Turkey's Trade Deficit Jumps By 298% In September Amid Higher Energy Import Costs

Turkey's trade deficit grew by 298% in September, compared to the same month last year, to hit $10.38 billion, the Turkish Ministry of Trade announced Tuesday on Twitter.

The surge in trade deficit comes amid an increase in the costs of energy imports, fueled by the Russia-Ukraine war. Exports also increased by 9.2% year on year to $22.6 billion in September. Similarly, imports increased by 41.5% to $33 billion.

Energy imports constituted around a third of total imports in the first nine months of the year, Trade Minister Mehmet Mus said in a speech.

The deficit has declined compared to last month when it recorded $11.2 billion. The January-August shortfall was at $73.4 billion, an increase of 146% compared to the same period last year.
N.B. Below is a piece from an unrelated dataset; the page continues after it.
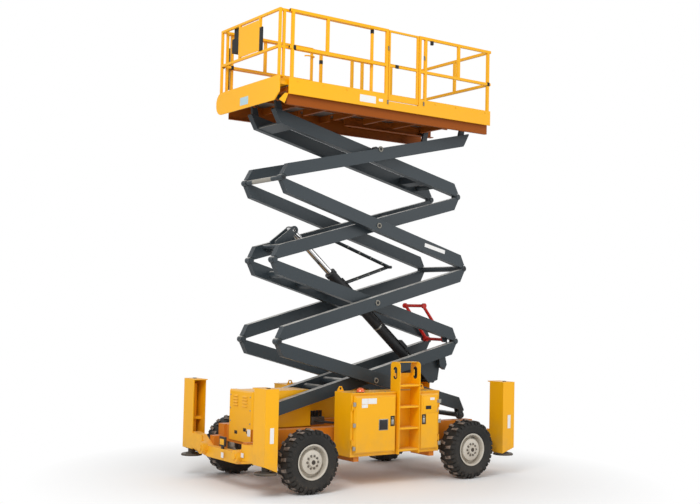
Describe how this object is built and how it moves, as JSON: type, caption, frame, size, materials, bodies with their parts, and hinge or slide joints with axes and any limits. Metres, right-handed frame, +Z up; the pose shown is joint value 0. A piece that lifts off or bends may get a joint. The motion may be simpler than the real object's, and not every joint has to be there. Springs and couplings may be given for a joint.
{
  "type": "rough-terrain scissor lift",
  "caption": "Four-wheel scissor lift with a stack of crossed arms raised by one cylinder, outrigger jacks at its ends and a railed platform with a sliding deck.",
  "frame": {"origin": "on the ground, midway between the axles, on the centre line", "axes": "+Z up, +X to the rear (fixed end of the platform), -X to the front (sliding deck and steered wheels), -Y to the ladder side"},
  "size_m": [4.542, 2.3598, 6.4816],
  "materials": {
    "yellow_paint": "gloss enamel",
    "arm_grey": "satin enamel",
    "rim_paint": "satin enamel",
    "tyre_rubber": "matt rubber",
    "rod_steel": "polished",
    "red_paint": "gloss enamel",
    "underframe_paint": "satin enamel",
    "frame_paint": "satin enamel",
    "black_metal": "satin black",
    "black_plastic": "matt",
    "floor_metal": "worn chequer plate",
    "battery_case": "matt"
  },
  "bodies": {
    "chassis": {"chassis_frame": "frame_paint", "front_axle": "black_metal", "rear_axle": "black_metal", "steering_cylinder": "black_metal", "front_outrigger_beam": "yellow_paint", "rear_outrigger_beam": "yellow_paint", "outrigger_towers": "yellow_paint", "front_cover": "yellow_paint", "cabinet_near": "yellow_paint", "cabinet_far": "yellow_paint", "battery_pack": "battery_case", "ladder": "yellow_paint"},
    "inner_arms_1": {"inner_arms_1": "arm_grey"},
    "outer_arms_1": {"outer_arms_1": "arm_grey"},
    "inner_arms_2": {"inner_arms_2": "arm_grey", "safety_prop": "red_paint"},
    "outer_arms_2": {"outer_arms_2": "arm_grey"},
    "inner_arms_3": {"inner_arms_3": "arm_grey"},
    "outer_arms_3": {"outer_arms_3": "arm_grey"},
    "inner_arms_4": {"inner_arms_4": "arm_grey"},
    "outer_arms_4": {"outer_arms_4": "arm_grey"},
    "lift_cylinder_barrel": {"lift_cylinder_barrel": "black_metal"},
    "lift_cylinder_rod": {"lift_cylinder_rod": "rod_steel"},
    "hose_link_lower": {"hose_link_lower": "arm_grey"},
    "hose_link_upper": {"hose_link_upper": "arm_grey"},
    "steering_rod": {"steering_rod": "black_metal"},
    "platform": {"platform_frame": "underframe_paint", "platform_floor": "floor_metal", "platform_rails_near": "yellow_paint", "platform_rails_far": "yellow_paint", "platform_rails_rear": "yellow_paint"},
    "gate": {"platform_gate": "yellow_paint"},
    "extension": {"extension_deck": "yellow_paint", "extension_rails": "yellow_paint", "control_cover": "yellow_paint", "control_box": "black_plastic"},
    "knuckle_left": {"steering_knuckle_left": "black_metal"},
    "wheel_front_left": {"tyre_front_left": "tyre_rubber", "rim_front_left": "rim_paint"},
    "jack_front_left": {"jack_front_left": "black_metal"},
    "wheel_rear_left": {"tyre_rear_left": "tyre_rubber", "rim_rear_left": "rim_paint"},
    "jack_rear_left": {"jack_rear_left": "black_metal"},
    "knuckle_right": {"steering_knuckle_right": "black_metal"},
    "wheel_front_right": {"tyre_front_right": "tyre_rubber", "rim_front_right": "rim_paint"},
    "jack_front_right": {"jack_front_right": "black_metal"},
    "wheel_rear_right": {"tyre_rear_right": "tyre_rubber", "rim_rear_right": "rim_paint"},
    "jack_rear_right": {"jack_rear_right": "black_metal"},
    "cabinet_door_near_front": {"cabinet_door_near_front": "yellow_paint"},
    "cabinet_door_near_rear": {"cabinet_door_near_rear": "yellow_paint"},
    "cabinet_door_far_front": {"cabinet_door_far_front": "yellow_paint"},
    "cabinet_door_far_rear": {"cabinet_door_far_rear": "yellow_paint"}
  },
  "joints": [
    {"name": "scissor", "type": "hinge", "parent": "chassis", "child": "inner_arms_1", "pos_m": [-1.61, 0, 0.863], "axis": [0, -1, 0], "range_deg": [-13.7, 39.3]},
    {"name": "inner_joint_2", "type": "hinge", "parent": "inner_arms_1", "child": "inner_arms_2", "pos_m": [1.70524, 0, 1.98514], "axis": [0, -1, 0], "range_deg": [-78.7, 27.5]},
    {"name": "inner_joint_3", "type": "hinge", "parent": "inner_arms_2", "child": "inner_arms_3", "pos_m": [-1.61, 0, 3.10729], "axis": [0, -1, 0], "range_deg": [-27.5, 78.7]},
    {"name": "inner_joint_4", "type": "hinge", "parent": "inner_arms_3", "child": "inner_arms_4", "pos_m": [1.70524, 0, 4.22944], "axis": [0, -1, 0], "range_deg": [-78.7, 27.5]},
    {"name": "centre_pin_1", "type": "hinge", "parent": "inner_arms_1", "child": "outer_arms_1", "pos_m": [0.04762, 0, 1.42407], "axis": [0, -1, 0], "range_deg": [-78.7, 27.5]},
    {"name": "centre_pin_2", "type": "hinge", "parent": "inner_arms_2", "child": "outer_arms_2", "pos_m": [0.04762, 0, 2.54622], "axis": [0, -1, 0], "range_deg": [-27.5, 78.7]},
    {"name": "centre_pin_3", "type": "hinge", "parent": "inner_arms_3", "child": "outer_arms_3", "pos_m": [0.04762, 0, 3.66836], "axis": [0, -1, 0], "range_deg": [-78.7, 27.5]},
    {"name": "centre_pin_4", "type": "hinge", "parent": "inner_arms_4", "child": "outer_arms_4", "pos_m": [0.04762, 0, 4.79051], "axis": [0, -1, 0], "range_deg": [-27.5, 78.7]},
    {"name": "platform_pivot", "type": "hinge", "parent": "inner_arms_4", "child": "platform", "pos_m": [-1.61, 0, 5.35158], "axis": [0, -1, 0], "range_deg": [-13.8, 39.4]},
    {"name": "lift_cylinder_pivot", "type": "hinge", "parent": "inner_arms_1", "child": "lift_cylinder_barrel", "pos_m": [1.30052, 0, 1.47978], "axis": [0, -1, 0], "range_deg": [-72.81, 25.45]},
    {"name": "lift_cylinder_stroke", "type": "slide", "parent": "lift_cylinder_barrel", "child": "lift_cylinder_rod", "axis": [-0.7581, 0, 0.6521], "range_m": [-0.552, 1.576]},
    {"name": "hose_link_lower_pivot", "type": "hinge", "parent": "inner_arms_2", "child": "hose_link_lower", "pos_m": [-0.40515, 0, 2.69947], "axis": [0, -1, 0], "range_deg": [-27.5, 78.7]},
    {"name": "hose_link_upper_pivot", "type": "hinge", "parent": "inner_arms_3", "child": "hose_link_upper", "pos_m": [-0.40515, 0, 3.51511], "axis": [0, -1, 0], "range_deg": [-78.7, 27.5]},
    {"name": "platform_extension", "type": "slide", "parent": "platform", "child": "extension", "axis": [-1, 0, 0], "range_m": [0, 1.2]},
    {"name": "gate_hinge", "type": "hinge", "parent": "platform", "child": "gate", "pos_m": [-0.072, -0.814, 5.9], "axis": [0, 0, 1], "range_deg": [0, 90]},
    {"name": "steering_left", "type": "hinge", "parent": "chassis", "child": "knuckle_left", "pos_m": [-1.4, -0.79, 0.425], "axis": [0, 0, 1], "range_deg": [-30, 30]},
    {"name": "steering_right", "type": "hinge", "parent": "chassis", "child": "knuckle_right", "pos_m": [-1.4, 0.79, 0.425], "axis": [0, 0, 1], "range_deg": [-30.1, 30.1]},
    {"name": "steering_rod_slide", "type": "slide", "parent": "chassis", "child": "steering_rod", "axis": [0, 1, 0], "range_m": [-0.0945, 0.0945]},
    {"name": "wheel_front_left_spin", "type": "hinge", "parent": "knuckle_left", "child": "wheel_front_left", "pos_m": [-1.4, -0.9925, 0.425], "axis": [0, 1, 0], "continuous": true},
    {"name": "wheel_rear_left_spin", "type": "hinge", "parent": "chassis", "child": "wheel_rear_left", "pos_m": [1.4, -0.9925, 0.425], "axis": [0, 1, 0], "continuous": true},
    {"name": "wheel_front_right_spin", "type": "hinge", "parent": "knuckle_right", "child": "wheel_front_right", "pos_m": [-1.4, 0.9925, 0.425], "axis": [0, 1, 0], "continuous": true},
    {"name": "wheel_rear_right_spin", "type": "hinge", "parent": "chassis", "child": "wheel_rear_right", "pos_m": [1.4, 0.9925, 0.425], "axis": [0, 1, 0], "continuous": true},
    {"name": "jack_front_left_stroke", "type": "slide", "parent": "chassis", "child": "jack_front_left", "axis": [0, 0, -1], "range_m": [0, 0.45]},
    {"name": "jack_front_right_stroke", "type": "slide", "parent": "chassis", "child": "jack_front_right", "axis": [0, 0, -1], "range_m": [0, 0.45]},
    {"name": "jack_rear_left_stroke", "type": "slide", "parent": "chassis", "child": "jack_rear_left", "axis": [0, 0, -1], "range_m": [0, 0.45]},
    {"name": "jack_rear_right_stroke", "type": "slide", "parent": "chassis", "child": "jack_rear_right", "axis": [0, 0, -1], "range_m": [0, 0.45]},
    {"name": "cabinet_door_near_front_hinge", "type": "hinge", "parent": "chassis", "child": "cabinet_door_near_front", "pos_m": [-0.704, -1.018, 0.865], "axis": [0, 0, -1], "range_deg": [0, 110]},
    {"name": "cabinet_door_near_rear_hinge", "type": "hinge", "parent": "chassis", "child": "cabinet_door_near_rear", "pos_m": [0.834, -1.018, 0.865], "axis": [0, 0, 1], "range_deg": [0, 110]},
    {"name": "cabinet_door_far_front_hinge", "type": "hinge", "parent": "chassis", "child": "cabinet_door_far_front", "pos_m": [-0.704, 1.018, 0.865], "axis": [0, 0, 1], "range_deg": [0, 110]},
    {"name": "cabinet_door_far_rear_hinge", "type": "hinge", "parent": "chassis", "child": "cabinet_door_far_rear", "pos_m": [0.834, 1.018, 0.865], "axis": [0, 0, -1], "range_deg": [0, 110]}
  ],
  "couplings": [
    {"joint": "inner_joint_2", "follows": "scissor", "ratio": -2},
    {"joint": "inner_joint_3", "follows": "scissor", "ratio": 2},
    {"joint": "inner_joint_4", "follows": "scissor", "ratio": -2},
    {"joint": "centre_pin_1", "follows": "scissor", "ratio": -2},
    {"joint": "centre_pin_2", "follows": "scissor", "ratio": 2},
    {"joint": "centre_pin_3", "follows": "scissor", "ratio": -2},
    {"joint": "centre_pin_4", "follows": "scissor", "ratio": 2},
    {"joint": "platform_pivot", "follows": "scissor", "ratio": 1},
    {"joint": "lift_cylinder_pivot", "follows": "scissor", "ratio": -1.85},
    {"joint": "lift_cylinder_stroke", "follows": "scissor", "m_per_rad": 2.2918},
    {"joint": "hose_link_lower_pivot", "follows": "scissor", "ratio": 2},
    {"joint": "hose_link_upper_pivot", "follows": "scissor", "ratio": -2},
    {"joint": "steering_right", "follows": "steering_left", "ratio": 1},
    {"joint": "steering_rod_slide", "follows": "steering_left", "m_per_rad": 0.18}
  ]
}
Germany was Turkey's top export destination in September, followed by the United States, and then Iraq, according to a tweet by the Turkish Trade Minister.

The outlook for trade balance has worsened for Turkey and energy importing countries since Russia initiated a war on Ukraine in February, sending energy and food prices to unprecedented levels.

The increase in prices has led central banks in most major economies to hike their interest rates in a bid to tame soaring inflation. Turkey on the other hand, has introduced several rate cuts, in an unorthodox move that fueled the inflation even further and undermined the currency.

Turkish inflation edged up to 83.4% in September, marking a new 24-year high. This was the highest annual inflation since July 1998, when it was at 85.3%. The transportation group saw the highest increase in prices reaching 117.6%, while the food and beverages group saw an increase of 93%.

Higher consumer prices and a devalued currency led the Turkish government to increase the minimum wage of its working citizens twice since the beginning of 2022.